◆ **WHAT IS NEEDED**: Give back the entire listing verbatim.

——

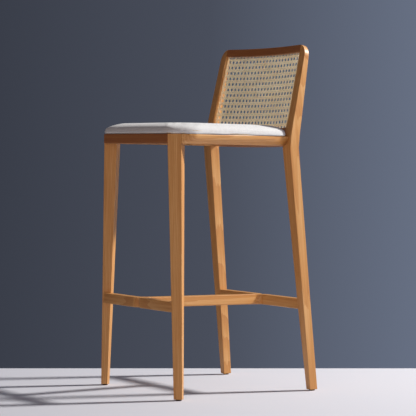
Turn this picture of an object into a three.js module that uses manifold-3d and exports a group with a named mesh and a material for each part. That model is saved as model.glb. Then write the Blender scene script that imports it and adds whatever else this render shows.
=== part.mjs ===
// Bar stool with a caned back, an upholstered seat and an H-shaped footrest.
// Millimetres, +Z up, the front of the stool faces -Y, and +X is the right-hand side seen from the front.

import * as THREE from 'three';
import { mergeVertices } from 'three/addons/utils/BufferGeometryUtils.js';
import Module from 'manifold-3d';

const wasm = await Module();
wasm.setup();

// ---------------------------------------------------------------- driving dimensions

// overall
const seatFrameHeight = 732; // top of the seat rails at the front legs
const backTopHeight = 988; // top of the back
const legDepth = 435.6; // front foot to rear foot, centre to centre
const frontFootSpacing = 407.6; // centre to centre at the floor
const rearFootSpacing = 448.4;
const frontTopSpacing = 351.8; // front leg centres at the seat
const rearTopSpacing = 453.2; // outside to outside of the posts at the seat
const backTopSpacing = 433; // outside to outside of the posts at the top
const frontLegRake = 9.3; // how far the front leg leans back between floor and seat
const rearLegRake = 65.3; // how far the rear leg leans forward between floor and seat
const seatFall = 0.02; // the seat and the footrest drop this much per millimetre towards the back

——

◆ **RIGHT ANSWER**:
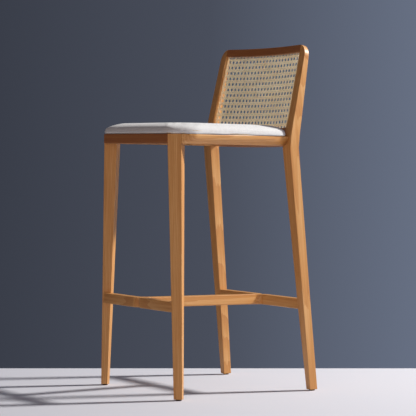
Turn this picture of an object into a three.js module that uses manifold-3d and exports a group with a named mesh and a material for each part. That model is saved as model.glb. Then write the Blender scene script that imports it and adds whatever else this render shows.
=== part.mjs ===
// Bar stool with a caned back, an upholstered seat and an H-shaped footrest.
// Millimetres, +Z up, the front of the stool faces -Y, and +X is the right-hand side seen from the front.

import * as THREE from 'three';
import { mergeVertices } from 'three/addons/utils/BufferGeometryUtils.js';
import Module from 'manifold-3d';

const wasm = await Module();
wasm.setup();

// ---------------------------------------------------------------- driving dimensions

// overall
const seatFrameHeight = 732; // top of the seat rails at the front legs
const backTopHeight = 988; // top of the back
const legDepth = 435.6; // front foot to rear foot, centre to centre
const frontFootSpacing = 407.6; // centre to centre at the floor
const rearFootSpacing = 448.4;
const frontTopSpacing = 351.8; // front leg centres at the seat
const rearTopSpacing = 453.2; // outside to outside of the posts at the seat
const backTopSpacing = 433; // outside to outside of the posts at the top
const frontLegRake = 9.3; // how far the front leg leans back between floor and seat
const rearLegRake = 65.3; // how far the rear leg leans forward between floor and seat
const seatFall = 0.02; // the seat and the footrest drop this much per millimetre towards the back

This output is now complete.